The central bank will meet on Thursday for its monthly rate setting meeting, but economists forecast that high inflation will mean no change to interest rates this month. Turkey is struggling to control inflation which is well above the central bank's year-end target of 5 percent, while economic growth is faltering.

Investors are also eyeing Standard & Poor's credit note, due on Friday, with bankers saying that a positive surprise from the rating agency is seen as more likely than a negative one.

S&P - which rates Turkey at BB+ with a negative outlook - is the only one of the three major rating firms that does not class Turkey as investment grade.
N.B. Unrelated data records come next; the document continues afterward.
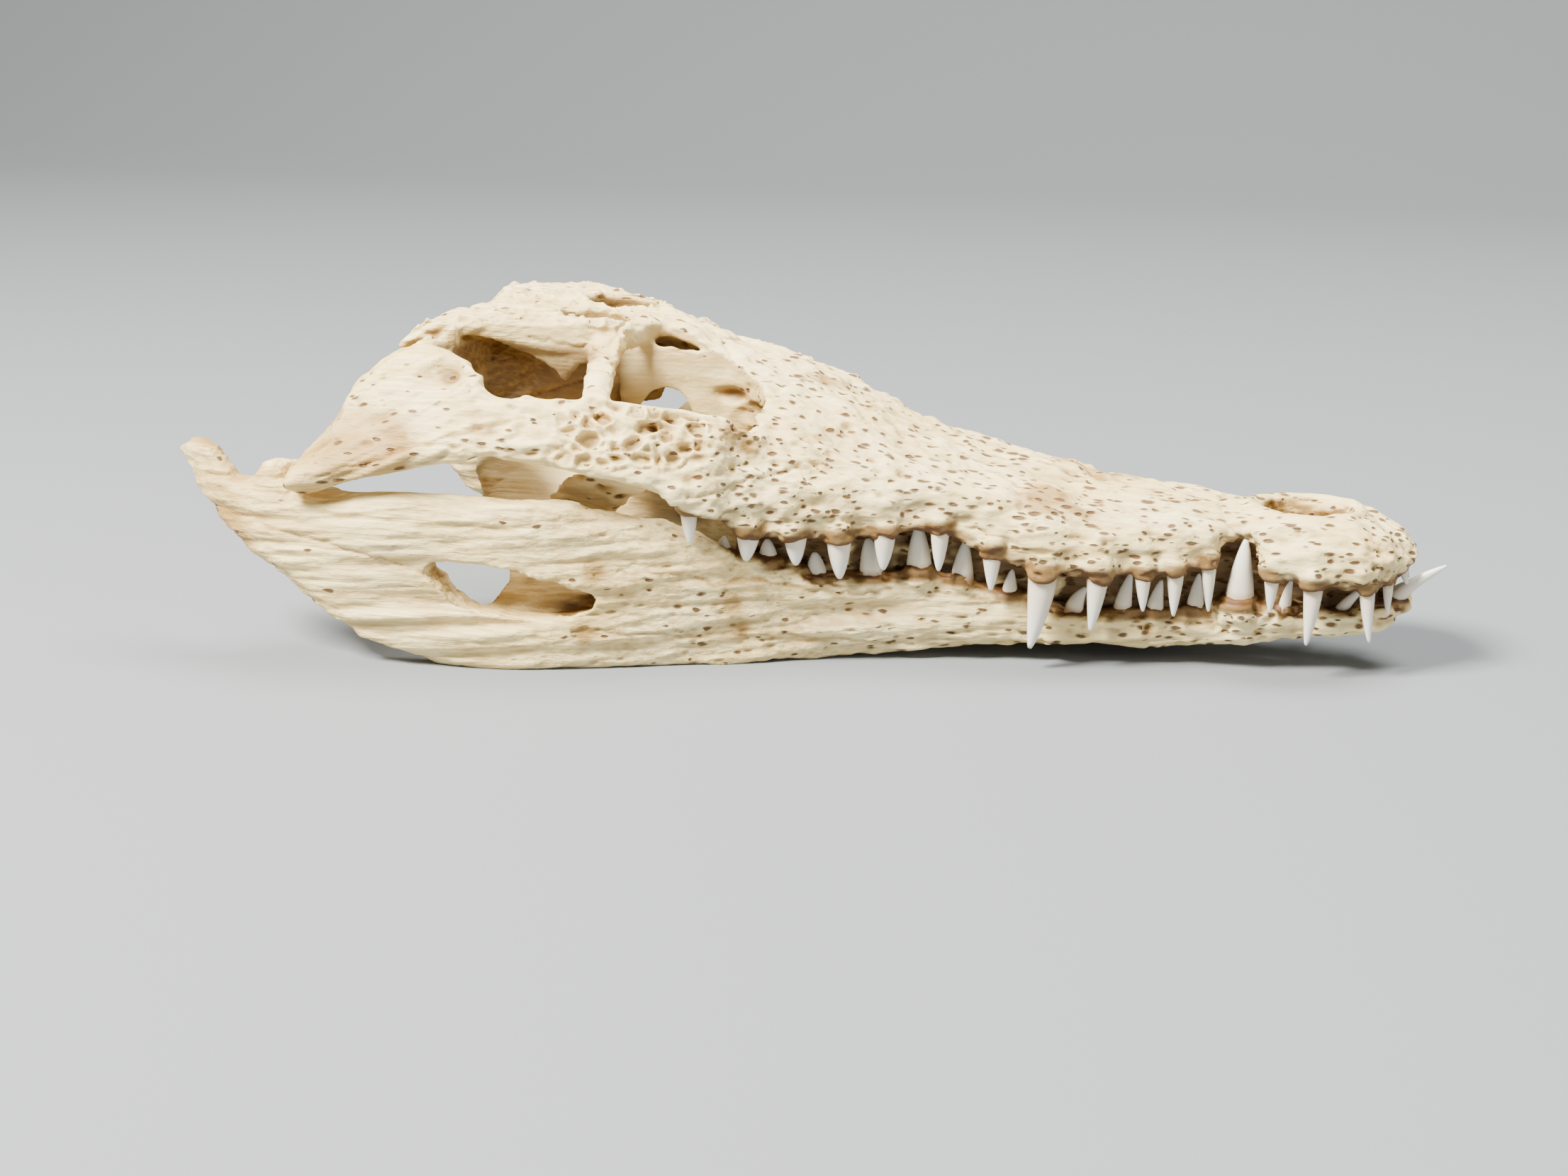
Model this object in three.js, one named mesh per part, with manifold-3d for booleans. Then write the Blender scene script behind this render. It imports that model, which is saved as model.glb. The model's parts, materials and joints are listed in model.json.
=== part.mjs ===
// Skull of a crocodile with its lower jaw, mouth closed, lying on the jaw.
// Millimetres, +Z up, +X towards the tip of the snout. The part rests on z = 0.

import * as THREE from "three";
import { mergeVertices } from "three/addons/utils/BufferGeometryUtils.js";
import Module from "manifold-3d";

const wasm = await Module();
wasm.setup();

// Driving dimensions. s is the distance back from the front of the snout.

const ROSTRUM_END = 228;
const ORBIT = { s: 232, y: 30.6, rs: 33, ry: 19.6, floor: 53 };
const NARIS = { s: 34, rs: 14.5, ry: 12, depth: 15 };
const INCISIVE_HOLE = { s: 30, rs: 7, ry: 5 };
const UPPER_WINDOW = { s: 260, y: 14.8, rs: 12, ry: 8.5 };
const SUBORBITAL = { s: 201, y: 27, rs: 37, ry: 13, z: 43.5, rz: 27 };
const SYMPHYSIS_END = 72;
const JUGAL_START = 203.8;
const JUGAL_END = 274.7;
const DENTARY_END = 239.5;
const ARTICULAR_START = 323.7;
const JOINT_GAP = 0.34;
const CLEARANCE = 0.45;
const REST_LEVEL = 0;
const TOOTH_STOUT = 5.7;

const BONE = { color: 0xe8dfc8, roughness: 0.72, metalness: 0 };
const JAW_BONE = { color: 0xe3d8be, roughness: 0.72, metalness: 0 };
const WARM_BONE = { color: 0xd9c7a2, roughness: 0.75, metalness: 0 };

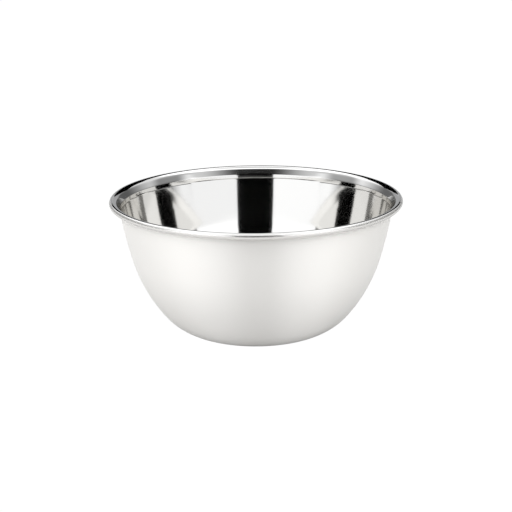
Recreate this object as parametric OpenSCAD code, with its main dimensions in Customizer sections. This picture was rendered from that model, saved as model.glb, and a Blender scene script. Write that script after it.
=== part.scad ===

S&P said last year it had failed to reach a deal to offer a full rating for Turkey and would only issue "unsolicited" assessments - meaning it is not paid by Turkey to provide coverage but does so anyway to meet investor needs. The lira was firmer at 2.2219 by 0900 GMT from 2.2280 against the dollar late on Monday, while the 10-year government bond yield was unchanged at 8.46 percent.

Markets also eyed treasury debt auctions on Tuesday.

The treasury will sell a new 2-year benchmark bond and tap a 10-year fixed-coupon bond.

The Istanbul stock index was up 0.45 percent at 80,863.42 points, outperforming the broader MSCI emerging markets index, which was down 0.07 percent.